Complete Compliance or Not Competent
Pay attention to lists. As illustrated above, if students perform only half the tasks listed, it’s non-compliant. Each assessment item must address all requirements, or the student is not yet competent and the assessment tool is non-compliant.
Can you be more specific?
Be Clearer
Each assessment item needs clear and specific benchmark answers to guide the assessor’s judgment on the student’s competence. Therefore, it’s important that your instructions are not confusing for students or assessors. For instance:
What kind of information can be included in a work package?
What sort of information can be included in a work package?
The answer could include:
Required materials
Applicable costs
Length of activities
Assigned roles and responsibilities
When an assessment item requires multiple answers, specify how many answers a student must provide. This way, your assessment remains reliable, and the evidence collected is valid.
The same applies to assessment items with double-barrelled questions or those asking for multiple answers simultaneously. These can confuse both students and assessors, as shown in the sample question below:
Name a hazard and/or environmental issue in the workplace and choose the most effective hazard control hierarchy.

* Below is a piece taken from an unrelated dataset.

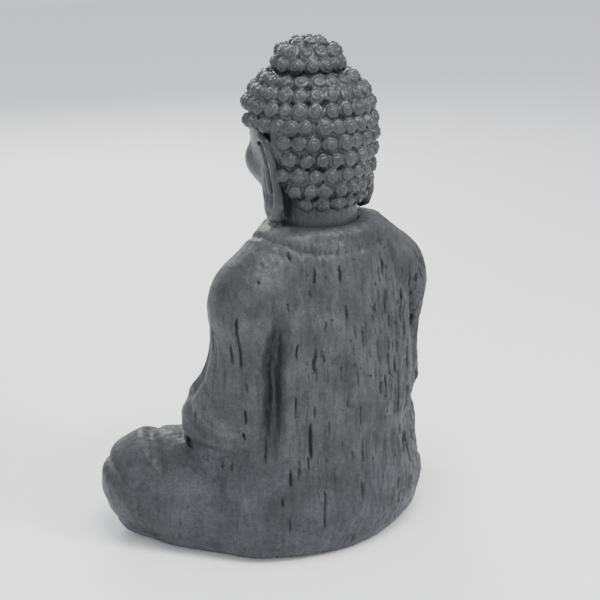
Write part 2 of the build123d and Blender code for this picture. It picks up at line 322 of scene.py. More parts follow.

Possible answers include, but are not limited to:
Weather conditions – work area isolation, engineering controls, PPE
Work area and ground conditions – eliminating hazards, isolation, use of engineering controls
People – isolation, use of engineering controls, administration
Structural hazards – substitution, isolating, engineering controls
Chemical hazards – isolation, engineering, administration
Equipment or machinery – isolating, engineering controls, administration
Steering clear of double-barrelled questions makes it easier for students to respond and for assessors to judge student competence accurately.
Considering these requirements, you might wonder, “Don’t learning resource developers offer audit guarantees?” However, with these guarantees, you must wait for an audit before they help rectify noncompliance. This affects your compliance history, so it's better to take a safe and compliant approach.